Your son will fare better with you as his main caregiver. At the moment he can become confused with his father around because Dad is behaving more like his young chum than his father. So it is best for now if you are both father and mother to him. Your husband is more likely to cause disruption with his presence than if you sent him away.
WOW. I can't believe how right on your are ! My son even told him recently that he sees him as a playmate. I can't believe how you picked up on that. You are very kind and considerate and absolutely gifted. I am so glad you replied. Thank you. I just need the willpower now to do the right thing.

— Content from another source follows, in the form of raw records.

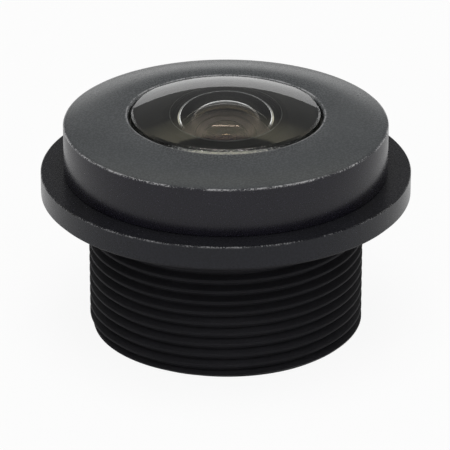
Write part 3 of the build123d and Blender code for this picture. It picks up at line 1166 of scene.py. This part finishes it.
@dataclass
class Studio:
    """A white floor that runs up into a low white wall all round, soft lamps and the camera."""

    floor_drop: float = 0.00002
    floor_inner: float = 0.1
    floor_steps: int = 128
    floor_merge: float = 1e-6
    wall_radius: float = 0.9
    cove: float = 0.08
    cove_steps: int = 12
    wall_height: float = 0.205
    floor_tone: float = 0.66
    fibres_per_mm: float = 0.5
    fibre_shade: float = 0.01
    shown_white: float = 0.92
    mirrored_white: float = 0.77
    room_back: float = 0.19
    room_glow: Colour = (0.64, 0.61, 0.48)
    glow_span: Point = (-0.62, -0.12)
    room_front: float = 1.30
    front_depth: Point = (-0.5, 0.1)
    front_height: Point = (0.30, 0.50)
    room_top: float = 0.14
    ceiling_from: float = 58.5
    ceiling_fade: float = 0.06
    lamps: tuple[Lamp, ...] = (
        Lamp("top_lamp", (0, 0, 1.1), 0.70, 0.70, 7.6, mirrored=False),
        Lamp("front_lamp", (0, -0.70, 1.05), 1.5, 0.09, 4.8),
    )
    camera_back: float = 0.1457019
    camera_height: float = 0.0729638
    camera_pitch: float = 25.197
    focal_pixels: float = 3697.99
    centre_offset_pixels: float = 0.88
    frame_pixels: float = 450.0
    sensor_width: float = 36.0
    clip: Point = (0.005, 3.0)

    def floor_material(self) -> Finish:
        """White paper that shows white to the eye and to gloss, and lights the object as paper does.

        Returns:
            The material.
        """
        nodes = Nodes(bpy.data.materials.new("studio_paper"))
        fibre = nodes.noise(nodes.place(), self.fibres_per_mm, 4.0)
        tone = nodes.blend(fibre, (self.floor_tone - self.fibre_shade,) * 3, (self.floor_tone,) * 3)
        paper = nodes.add("BsdfDiffuse", {"Color": tone})
        glow = nodes.add("Emission", {"Color": (1, 1, 1, 1), "Strength": 1.0})
        path = nodes.add("LightPath")
        seen = nodes.math("MAXIMUM", path.outputs["Is Camera Ray"], path.outputs["Is Transmission Ray"])
        shown = nodes.math("MULTIPLY", seen, self.shown_white)
        mirrored = nodes.math("MULTIPLY", path.outputs["Is Glossy Ray"], self.mirrored_white)
        share = nodes.math("MAXIMUM", shown, mirrored)
        mixed = nodes.add("MixShader", {0: share, 1: paper.outputs[0], 2: glow.outputs[0]})
        return nodes.finished(mixed)

    def build_floor(self) -> None:
        """Builds the floor and its wall as one turned sheet."""
        reach, cove = self.wall_radius, self.cove
        section = Section((0, 0))
        section.to((self.floor_inner, 0), (reach - cove, 0))
        section.swing((reach - cove, cove), -math.pi / 2, self.cove_steps)
        section.to((reach, self.wall_height))
        mesh = section.mesh
        whole_turn(mesh, self.floor_steps)
        bmesh.ops.remove_doubles(mesh, verts=mesh.verts[:], dist=self.floor_merge)
        bmesh.ops.translate(mesh, verts=mesh.verts[:], vec=(0, 0, -self.floor_drop))
        for face in mesh.faces:
            face.smooth = True
        made_object("studio_floor", mesh, [self.floor_material()])

    def build_world(self) -> None:
        """A room that is white to the eye: bright in front, dark overhead, with a warm glow high behind."""
        nodes = Nodes(bpy.data.worlds.new("studio_room"))
        looked = nodes.add("SeparateXYZ", {0: nodes.add("TexCoord").outputs["Generated"]}).outputs
        slope = math.tan(math.radians(self.ceiling_from))
        over = nodes.math("SUBTRACT", looked[2], nodes.math("MULTIPLY", looked[1], slope))
        under = nodes.blend(nodes.ranged(over, *self.glow_span), (self.room_back,) * 3, self.room_glow)
        behind = nodes.blend(nodes.ranged(over, 0.0, self.ceiling_fade), under, (self.room_top,) * 3)
        low = nodes.ranged(looked[2], *self.front_height, 1.0, 0.0)
        front = nodes.math("MULTIPLY", nodes.ranged(looked[1], *self.front_depth, 1.0, 0.0), low)
        tone = nodes.blend(front, behind, (self.room_front,) * 3)
        room = nodes.add("Background", {"Color": tone, "Strength": 1.0})
        white = nodes.add("Background", {"Color": (1, 1, 1, 1), "Strength": 1.0})
        path = nodes.add("LightPath")
        ends = {1: room.outputs[0], 2: white.outputs[0]}
        mixed = nodes.add("MixShader", {0: path.outputs["Is Camera Ray"], **ends})
        bpy.context.scene.world = nodes.finished(mixed)

    def build_camera(self) -> None:
        """Sets the camera where the photograph was taken from."""
        data = bpy.data.cameras.new("photo_camera")
        data.sensor_width = self.sensor_width
        data.lens = self.focal_pixels / self.frame_pixels * self.sensor_width
        data.clip_start, data.clip_end = self.clip
        camera = bpy.data.objects.new("photo_camera", data)
        camera.location = (0, -self.camera_back, self.camera_height)
        yaw = math.atan(self.centre_offset_pixels / self.focal_pixels)
        camera.rotation_euler = (math.radians(90 - self.camera_pitch), 0, yaw)
        bpy.context.scene.collection.objects.link(camera)
        bpy.context.scene.camera = camera

    def build(self) -> None:
        """Builds the studio."""
        bpy.context.scene.view_settings.view_transform = "Standard"
        self.build_floor()
        self.build_world()
        for lamp in self.lamps:
            lamp.hang()
        self.build_camera()


def main() -> None:
    """Builds every sub-assembly in order, then the studio."""
    logging.basicConfig(level=logging.INFO, format="%(message)s")
    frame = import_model()
    finishes = Finishes()
    Barrel(finishes).build()
    FrontCap(finishes).build()
    FrontGroup(finishes).build()
    InnerStack(finishes).build()
    RearGroup(finishes).build(frame["nodes"])
    Studio().build()


if __name__ == "__main__":
    main()
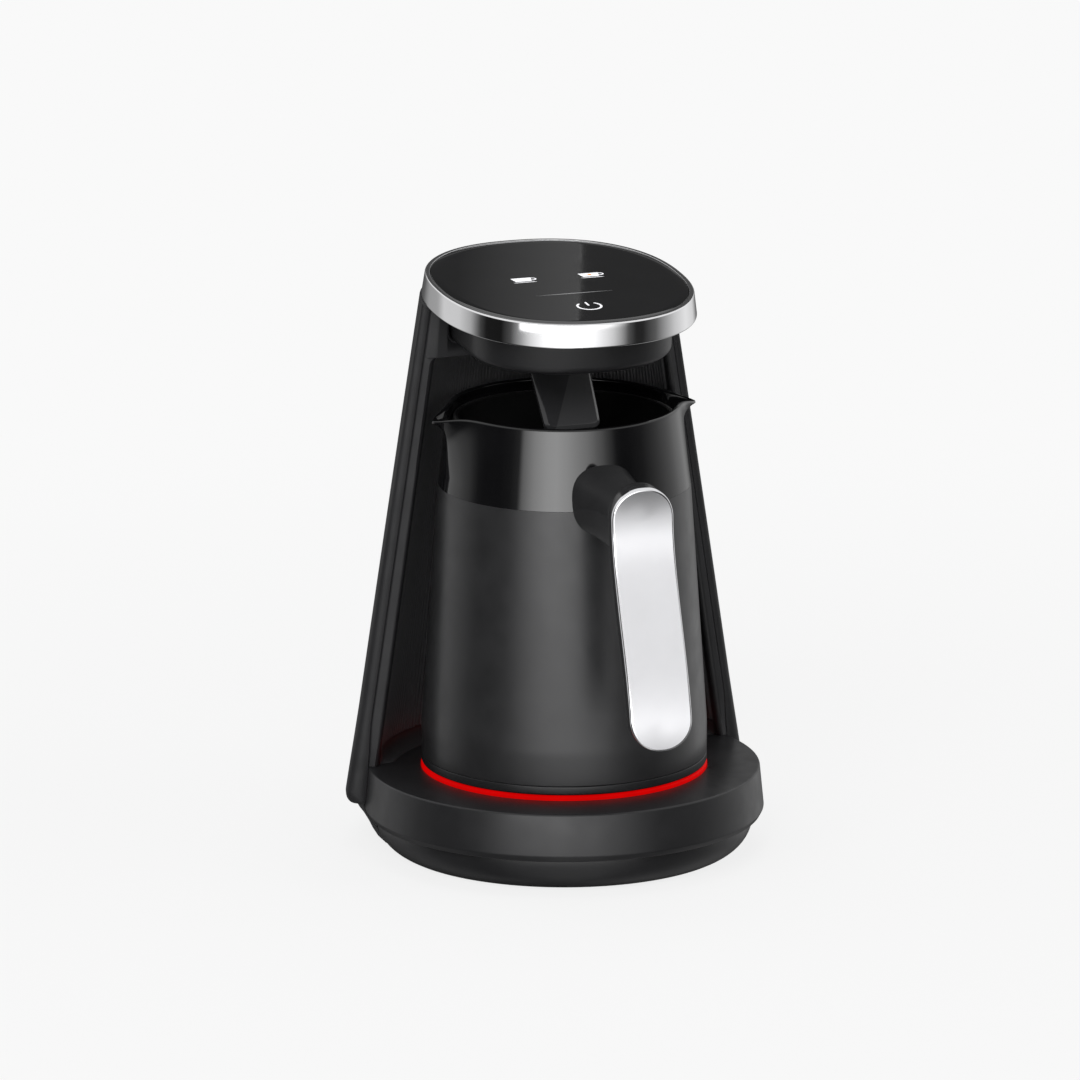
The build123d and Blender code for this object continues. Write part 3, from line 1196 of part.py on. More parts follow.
def neck_start(height):
    """Plane just inside the pot's wall at a handle screw, square to the neck and facing the pot's axis."""
    outside = collar_radius(height) if height > COLLAR_LOW_Z else sleeve_radius(height)
    return Plane(origin=(0, POT_WALL - outside, height), x_dir=(1, 0, 0), z_dir=(0, 1, 0))


def neck_drilling():
    """Holes for the handle screws in the pot's wall, with flat seats for their heads."""
    head_r, head_h = HANDLE_SCREW_HEAD
    seat = Cylinder(head_r + SNUG_GAP, 4 * head_h, align=(Align.CENTER, Align.CENTER, Align.MIN))
    low, high = (neck_start(height) * seat for height in HANDLE_SCREW_Z)
    return neck_bolts(SEAT_SCREW_R + SNUG_GAP) + low + high


def pot_outside():
    """Everything inside the pot's outer face, for seating the neck."""
    return turned([(0, SLEEVE_LOW_Z), (POT_LOW_R, SLEEVE_LOW_Z), (POT_LOW_R, POT_LOW_Z),
                   (COLLAR_LOW_R, COLLAR_LOW_Z), (RIM_R, RIM_Z), (0, RIM_Z)], {2: 40.0})


def neck_bolts(radius):
    """The handle screws' shanks as plain bars of a given radius."""
    bar = Cylinder(radius, HANDLE_SCREW_LENGTH, align=(Align.CENTER, Align.CENTER, Align.MAX))
    low, high = (neck_start(height) * bar for height in HANDLE_SCREW_Z)
    return low + high


# ================================================================ all sub-parts
def build_all():
    """Every sub-part by its node name."""
    return {
        "base_bowl": base_bowl(),
        "base_cover": base_cover(),
        "foot_pads": foot_pads(),
        "base_screws": base_screws(),
        "light_ring": light_ring(),
        "light_board": light_board(),
        "ring_lamps": ring_lamps(),
        "pot_seat": pot_seat(),
        "seat_screws": seat_screws(),
        "connector_base": connector_base(),
        "base_contacts": base_contacts(),
        "mains_leads": mains_leads(),
        "cord_gland": cord_gland(),
        "rear_shell": rear_shell(),
        "front_panel": front_panel(),
        "power_board": power_board(),
        "transformer": transformer(),
        "relay": relay(),
        "capacitors": capacitors(),
        "terminal_block": terminal_block(),
        "board_screws": board_screws(),
        "signal_ribbon": signal_ribbon(),
        "column_screws": column_screws(),
        "head_cover": head_cover(),
        "head_tray": head_tray(),
        "chrome_band": chrome_band(),
        "touch_glass": touch_glass(),
        "touch_board": touch_board(),
        "key_springs": key_springs(),
        "icon_mask": icon_mask(),
        "buzzer": buzzer(),
        "head_screws": head_screws(),
        "flap_pin": flap_pin(),
        "sensor_flap": sensor_flap(),
        "sensor_lens": lens_body(),
        "foot_ring": foot_ring(),
        "pot_sleeve": pot_sleeve(),
        "pot_collar": pot_collar(),
        "pot_liner": pot_liner(),
        "liner_seal": liner_seal(),
        "heater_plate": heater_plate(),
        "heating_element": heating_element(),
        "temperature_sensor": temperature_sensor(),
        "thermal_fuse": thermal_fuse(),
        "bottom_plate": bottom_plate(),
        "connector_pot": connector_pot(),
        "pot_contacts": pot_contacts(),
        "pot_screws": pot_screws(),
        "handle_screws": handle_screws(),
        "handle_grip": handle_grip(),
        "handle_plate": handle_plate(),
    }


AXIS_Y = -(PLATE_LOW_Y + column_rear(COLUMN_BOTTOM_Z)) / 2      # half way from the handle's plate to the column's back

os.makedirs("parts", exist_ok=True)
for node, shape in build_all().items():
    export_step(Pos(0, AXIS_Y, 0) * shape, f"parts/{node}.step")
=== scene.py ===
"""Electric coffee maker: its visible pieces, finishes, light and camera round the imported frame."""

import json
import logging
from dataclasses import dataclass, field
from enum import Enum
from functools import cache
from math import cos, pi, radians, sin, tan

import bmesh
import bpy
import numpy as np
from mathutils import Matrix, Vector

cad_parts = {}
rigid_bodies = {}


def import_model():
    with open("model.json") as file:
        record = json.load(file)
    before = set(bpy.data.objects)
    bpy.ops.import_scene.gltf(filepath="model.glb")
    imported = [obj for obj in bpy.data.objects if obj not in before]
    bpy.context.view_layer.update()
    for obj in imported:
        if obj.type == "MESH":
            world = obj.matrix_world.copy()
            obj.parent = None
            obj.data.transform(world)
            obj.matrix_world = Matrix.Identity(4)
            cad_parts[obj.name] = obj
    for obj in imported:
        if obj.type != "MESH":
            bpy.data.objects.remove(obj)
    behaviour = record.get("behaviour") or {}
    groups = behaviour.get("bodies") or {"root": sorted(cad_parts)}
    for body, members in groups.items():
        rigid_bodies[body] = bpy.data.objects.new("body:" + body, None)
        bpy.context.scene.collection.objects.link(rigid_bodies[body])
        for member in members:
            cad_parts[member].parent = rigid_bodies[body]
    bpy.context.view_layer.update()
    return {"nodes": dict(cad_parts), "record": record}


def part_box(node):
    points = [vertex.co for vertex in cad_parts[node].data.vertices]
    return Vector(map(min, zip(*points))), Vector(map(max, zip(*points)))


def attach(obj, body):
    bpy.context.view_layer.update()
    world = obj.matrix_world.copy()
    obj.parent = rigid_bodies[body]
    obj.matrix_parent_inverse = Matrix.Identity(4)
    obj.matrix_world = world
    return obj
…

I am sorry to hear about your family situation. I realize your hurting so much inside and your son can pick up on these vibes.
It is extremely important that you seek out counseling for you and your family to prevent anymore fallout from these consequences.I just wish you and your husband could sit down and actually talk this issue out. Sometimes couples can recover from these type of situations in their marriage.
If your husband does not want to participate in counseling...that is fine. But I urge you to take yourself your son to get help to deal with this situation. Why you may ask...because a lot of time children internalizes these changes and they think it is them causing the problem which is furthest from the truth.
You say your son is already having problems in school and this could be a non-verbal reaction to your home life situation. Sometimes children do not verbalize their emotions to us and it comes out in a non-verbal mechanism..
I hope your family can work this problem out. But if it can not be possible you must take the bull by the horns to protect and nurture your little guy.
I just want to give you an internet hug.
@Rooster - thank you so much for your words of encouragement (that hug is also welcomed). We are going into counseling and I really hope it helps my son to get a grip on his feelings. Thanks again.
Just read about your plight and the caring responses.
Was in a similar situation some 20 years ago and made the decision to go alone. However much much later I had deep regrets as there were other factors at play.
Do not make an emotional decision when you are vulnerable. The worse insult is when your husband cheats on you. But many women forget and devote their lives to their kids and that is ok.
However think about the original reasons why both of you came together. Do you still love him and care about him? Can you find it in your heart to truly forigve him? It may not be possible to forget, but remember that the reason why men have affairs is because they feel neglected.
Just kids at heart I guess. It also depends on their true character. If he has been honest in the past and is sincere and regets it then give him a second chance.
Think of the long term effects it will have on your son and you. People wil give you advice but only you know the true gravity and all of the information. Advice taken on snippets of info that you have given might cause you to take a decision that you might regret later.
So please give very careful thought and see if you can go away alone and contemplate deeplybefore you arrive at a decision.
@Veenathan Thanks for your kind words.
The situation is a long standing one and there are so many factors such as his family etc. My family is hurting because of his indecision and immaturity. He tends to run away from conflicts. For me it is less about the infidelity and more about his responsibility as a father, a husband and most of all a friend. The ending is hard for both of us because we cherish our friendship. I am not able to function because I've been carrying the family for a long time and therefore I find great words of wisdom in Captains observation since they mirror my gut feelings. I love my husband. He says he does not love me but can see a future with me and wants to have a 'open relationship' and also wants a divorce etc. If he doesn't love me then he doesn't love me but why should I continue in a relationship that is not based on love for his own confort while a suffer everyday? It is a bizarre situation and when I listen to him he sounds crazy. I think it is really sad but it is life. Love is around the corner you just have to make the bend. I am very willing but it takes two to tangle and if he can't commit to us then he should go. His actions say he is willing but his words are telling a different story. That makes me very confused!! We both made a lot of mistakes. We have to give and take but he has this stance that everything that happens is my fault. I'm totally overwhelmed by my emotions and I can't really think straight that's why I brought it up in this forum because I just don't know what to believe. I don't what to do. Still I have such release since I posted and the comments are encouraging and eye opening. Thanks again. Please if anyone has a word ... I need it.
will lamont 7/30/83 and tifarah brown 5/30/78 ever get back together soon?
Lavama, you know what you have to do. It's just that you are finding it difficult to hurt this man you once loved and to admit that he doesn't love you like he says he does. Think of your son now and tear the bandaid off quickly so as to save him from being hurt by this irresponsible man-boy. Actually it is also in your husband's best interests that you make him stand on his own two feet instead of leaning on you. He must confront his own immaturity if he is to grow.
This forum is a rock in the time of need. I really appreciate the time you have taken to consider my situation. I know what I have to do. That's right. I think everyone will benefit especially my son.
Can I just get another question in ? It is about a project I am starting - an online shop. I would like to know if it stands a chance or if I should look at something else ? Would appreciate your insights. Thanks
I get very good vibes from this shop idea - make sure your website represents your vibrant individual side.
@ TheCaptain Thank You. Blessings!!!!